A payday loan is a very short-term loan. That’s short-term, as in no more than a few weeks. They’re usually available through payday lenders operating out of storefronts, but some are now also operating online. They work best for people who need cash in a hurry. That’s because the entire application process can be completed in a matter of minutes.
Payday lenders will verify your income and a bank checking account. They verify the income to determine your ability to repay. But the bank account has a more specific purpose.
When your loan is approved, the funds are deposited into the verified bank account.
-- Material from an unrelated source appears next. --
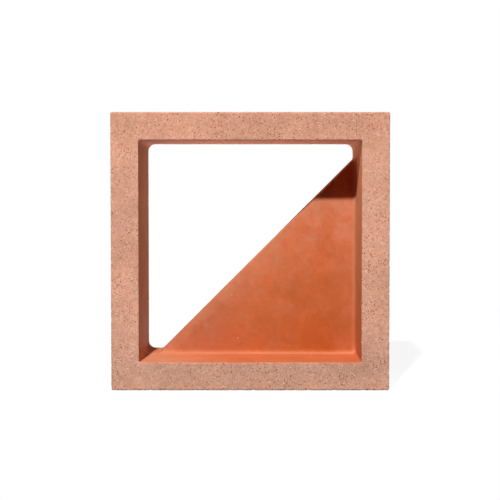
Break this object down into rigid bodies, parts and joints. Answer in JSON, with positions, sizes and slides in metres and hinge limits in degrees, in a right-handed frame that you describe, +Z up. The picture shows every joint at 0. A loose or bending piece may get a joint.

But even more important, the lender will require that you write a postdated check in payment of both the loan amount and the interest charged on it.
For example, let’s say that you’re granted a $500 loan on October 16. Since the loan will require repayment within two weeks, you will write a check back to the lender that’s dated for October 30. The check will be for $575 – $500 for their loan repayment, plus $75 for interest.
The postdated check ensures that the lender will be paid back by the scheduled date, and that they won’t have to chase you to get it. Borrowers tolerate the postdated check arrangement because the other major component that lenders normally look at – credit history – is ignored by payday lenders.
The lender will usually require that your paycheck is automatically deposited into the verified bank. The postdated check will then be set to coincide with the payroll deposit, ensuring that the post-dated check will clear the account. That’s why they’re called payday loans.